What causes Earth Magnetic Field?
Electrons! They move through this metal inside Earth's core – and the motion of electrons creates a magnetic field.
In the very heart of our planet is a solid inner core of mostly iron that is about the size of the moon. It reaches around 9000°F to 13000°F or about 5000°C to 7200°C. Just for the comparison that is the temperature of the “surface” of the sun.
You may be asking yourself how it then remains solid, and that is a really good question. That is because of the combined pressure of everything above that gravity pulls toward.
Surrounding this solid inner core is a second, iron-nickel alloy layer. Nearly as hot 7200°F to 9000°F or about 4000°C to 5000°C, but under a bit less pressure, this outer core is liquid.
Around the outer core is a hot layer of dense rock, called the mantle. At temperatures ranging from 1600°F (871°C), where it meets the Earth’s crust, to 4000°F (2204°C), where it meets the outer core, it is relatively cool compared to its deeper layers.
In the end, that divergence in temperature between the inner core and the mantle causes the Earth to become a giant magnet.
Could the magnetic field ever collapse?
As we explained, our planet's magnetic field primarily consists of the flow of liquid iron inside the core. It has always been a feature of our planet, but it has flipped in polarity repeatedly throughout Earth's history.
Earth's magnetic field protects the atmosphere, keeping out solar radiation. If we didn't have a magnetic field, we would not have an atmosphere as we know it.
Do Northern lights follow the Earth's magnetic field?
Northern lights also called Aurora Borealis are famous for following the lines of force in Earth’s magnetic field. Most are green in color but sometimes you’ll see a hint of pink, and strong displays might also have red, violet and white colors.
The lights typically appear in the far north – the nations bordering the Arctic Ocean – Canada and Alaska, Scandinavian countries, Iceland, Greenland, and Russia. But strong displays of the lights can extend down into more southerly latitudes in the United States. And of course, at Earth’s south polar regions.

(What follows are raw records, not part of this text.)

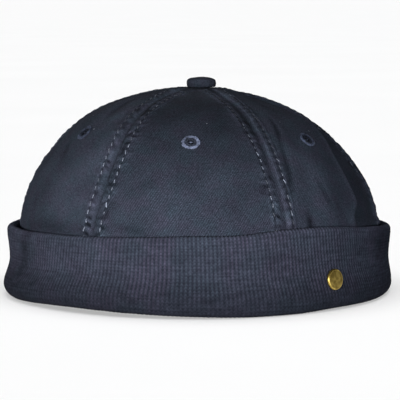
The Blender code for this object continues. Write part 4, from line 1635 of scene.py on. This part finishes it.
@dataclass(frozen=True)
class CoveredButton:
    """The covered button: twill drawn tight over a flat dome and gathered under its edge, on a shank."""

    crown: Crown
    radius: float = 7.1 * MM
    height: float = 4.9 * MM
    edge: float = 3.0 * MM
    undercut: float = 0.7 * MM
    fullness: float = 0.8
    shank: float = 2.6 * MM
    shift: float = 1.1 * MM
    seat: float = 99.2 * MM
    foot: float = 97.4 * MM
    side_bulge: float = 0.18 * MM
    # The gathers: their number, a second and lower wave's number and share, their depth, and how far below the
    # dome's middle they set in and are full.
    gathers: int = 13
    uneven_gathers: int = 7
    uneven_share: float = 0.5
    gather_depth: float = 0.16 * MM
    gather_levels: Span = (1.2 * MM, 4.0 * MM)
    # How much its dome is uneven, in how many waves round it and over what distance outwards.
    unevenness: float = 0.12 * MM
    uneven_waves: int = 9
    uneven_length: float = 3 * MM
    # The cloth is worn on the dome, and is painted darker down to the foot, as shade under the dome's edge.
    worn_and_shaded: Span = (-0.8, -0.2)
    columns: int = 104

    def build(self, material: Material) -> None:
        """Builds the button: a turned profile from the dome's middle down to the shank's foot.

        The gathers are a wave round it that grows from the dome's shoulder down to the undercut.

        Args:
            material: the twill.
        """
        arc = np.linspace(0, QUARTER_TURN, 16)[1:]
        rise = self.edge + (self.height - self.edge) * np.cos(arc)
        dome = np.stack([self.radius * np.sin(arc) ** self.fullness, rise], -1)
        side_turn = np.linspace(0, 1, 7)[1:, None]
        side = np.array((self.radius, self.edge)) + side_turn * np.array((0.0, self.undercut - self.edge))
        side[:, 0] += self.side_bulge * np.sin(math.pi * side_turn[:, 0])
        under_turn = np.linspace(0, QUARTER_TURN, 5)[1:]
        inward = self.undercut * (1 - np.cos(under_turn))
        under = np.stack([self.radius - inward, self.undercut * (1 - np.sin(under_turn))], -1)
        neck = np.array([(self.shank, 0.0), (self.shank, self.foot - self.seat)])
        profile = np.concatenate([dome, side, under, neck])
        turn = ring_of(self.columns)
        radius, level = profile[:, :1], profile[:, 1:]
        gather = eased(self.height - level, *self.gather_levels) * (radius > self.shank * 1.5)
        wave = np.cos(self.gathers * turn) + self.uneven_share * np.cos(self.uneven_gathers * turn + 1.0)
        radii = radius - self.gather_depth * gather * (1 - wave) / 2
        waves = self.uneven_waves
        lift = self.unevenness * soft_noise(turn / TAU * waves, radius / self.uneven_length, waves, 31)
        heights = self.seat + level + lift * ((radius < self.radius) & (level > self.edge * 0.9))
        centre = np.full(level.shape, self.shift)
        centre[-len(neck) :] = 0.0
        x, y = radii * np.cos(turn) + centre, radii * np.sin(turn)
        tips = [(self.shift, 0.0, self.seat + self.height), (0.0, 0.0, self.foot)]
        points = np.concatenate([np.stack([x, y, heights], -1).reshape(-1, 3), tips])
        faces, mark_faces = capped_faces(len(profile), self.columns)
        steps = np.linalg.norm(np.diff(np.concatenate([[(0.0, self.height)], profile]), axis=0), axis=1)
        outward = np.append(np.cumsum(steps), 0)[:, None] / MM
        turns = TAU * np.arange(self.columns + 1) / self.columns
        marks = np.stack([outward * np.cos(turns), outward * np.sin(turns)], -1).reshape(-1, 2)
        marks = np.concatenate([marks, [(0.0, 0.0)]])
        # Painted shade: darker from the dome down to the foot.
        dark, dome_worn = self.worn_and_shaded
        wear_and_shading_values = np.repeat(dark + (dome_worn - dark) * np.clip(level[:, 0] / self.height, 0, 1), self.columns)
        wear_and_shading_values = np.append(wear_and_shading_values, (dome_worn, dark))
        piece = make_piece("covered_button", points, faces, marks, mark_faces, material, wear_and_shading_values)
        dress(piece, Slot.TWILL, "button_top")


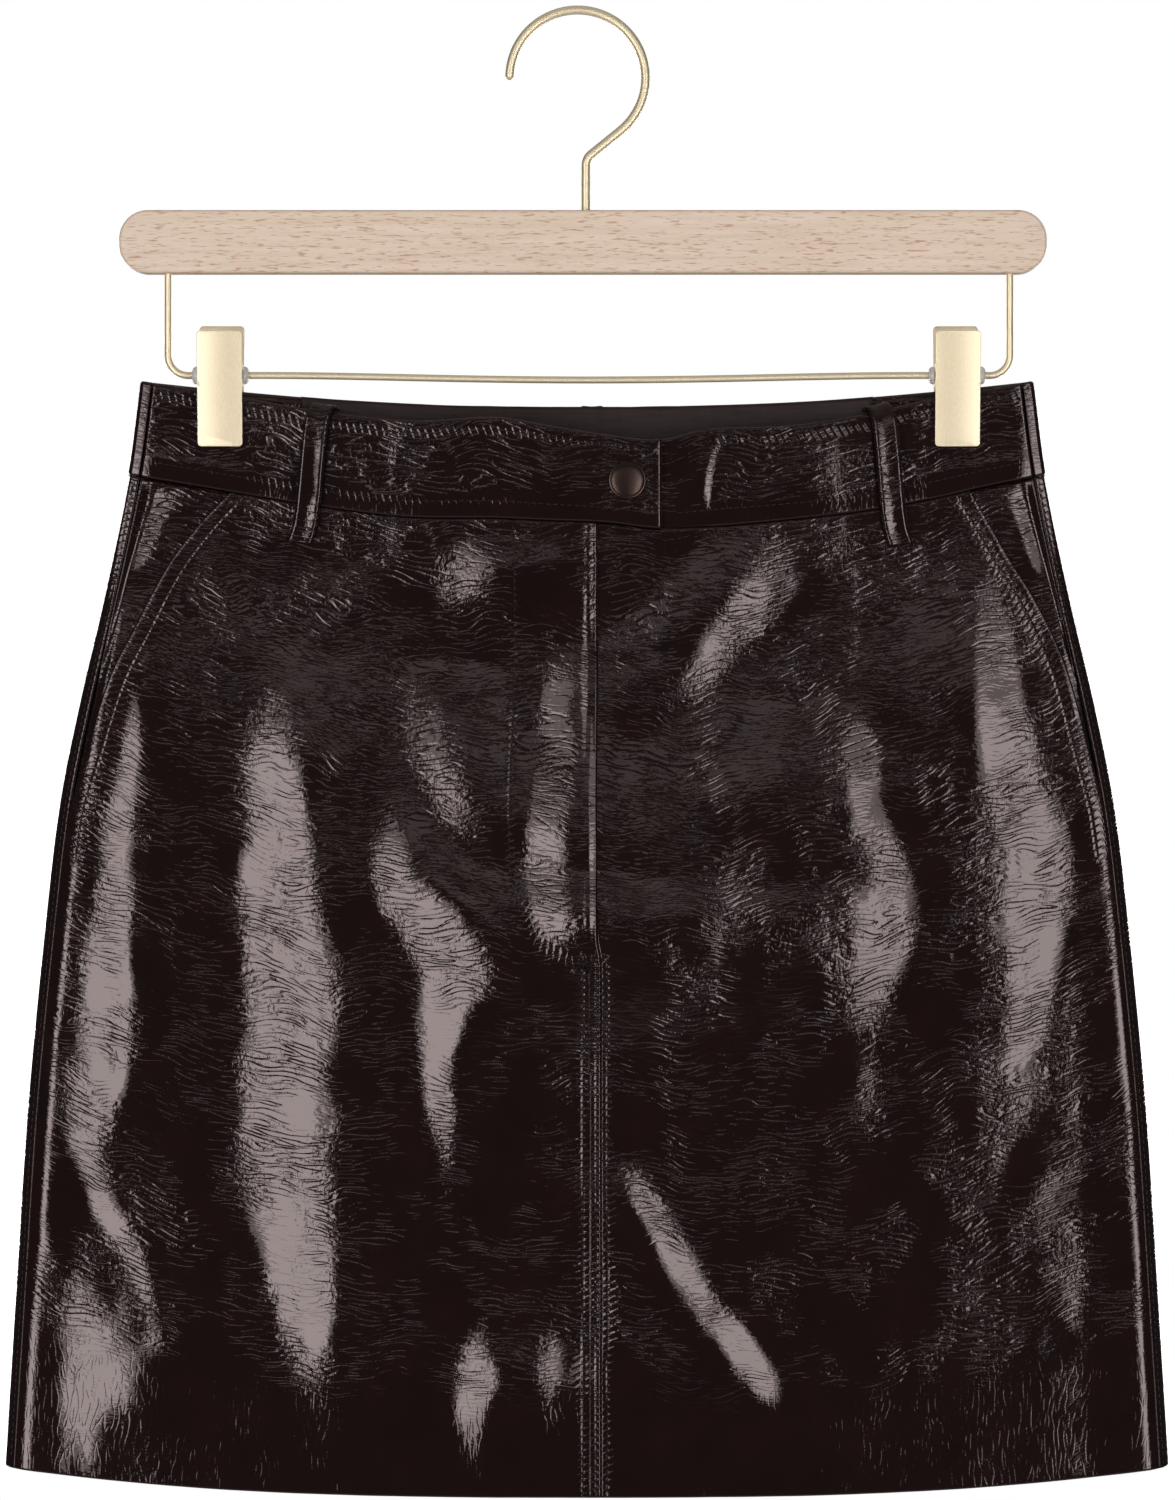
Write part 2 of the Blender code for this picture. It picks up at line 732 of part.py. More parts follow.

Why and how do we monitor the magnetic field?
Earth's magnetic field changes constantly day by day, hour to hour.
Monitoring is necessary because the magnetic field can change suddenly if a for example sunspot erupts, and the Sun lobs a massive jet of charged particles in our direction. This has the potential to knock out power grids and satellites. Three European Space Agency satellites known as SWARM and around 100 ground observatories spread across the world constantly monitor changes to Earth's magnetic field. These satellites and stations use instruments called magnetometers to constantly measure the flux and direction of the field to detect shifts.
What would happen if the poles flipped?
They already have.
The poles flipped over, with the north becoming south and south becoming north. These magnetic reversals have occurred throughout history, and evidence from ancient rocks and marine sediment tells us that the poles have flipped on average every 200,000 years. They last flipped about 780,000 years ago fully reversing their polarity.

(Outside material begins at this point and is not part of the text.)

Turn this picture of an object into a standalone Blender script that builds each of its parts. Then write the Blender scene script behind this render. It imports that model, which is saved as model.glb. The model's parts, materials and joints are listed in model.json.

What if the field weakened?
If the magnetic field weakened it could leave us more vulnerable to the effects of cosmic rays and solar radiation. That wouldn't be a problem for life on Earth because our atmosphere does a good job of protecting us, but it could knock out much of the technology we've come to rely upon.

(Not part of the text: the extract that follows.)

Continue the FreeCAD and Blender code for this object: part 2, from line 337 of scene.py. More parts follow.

How does it all affect sailing?
Most recreational sailors today navigate their craft using electronic devices. The navigation technique used before electronic navigation systems was a compass. Either way, on both devices, use Earth’s magnetic field to provide directional information, so the shift of the Earth magnetic field can bring some errors. Because of that, knowledge about shifts must be up to date.
If we talk about everyday usage, smartphones use the magnetic north for GPS location and compass apps.
Guess, the Earth’s magnetic field is more important then we thought.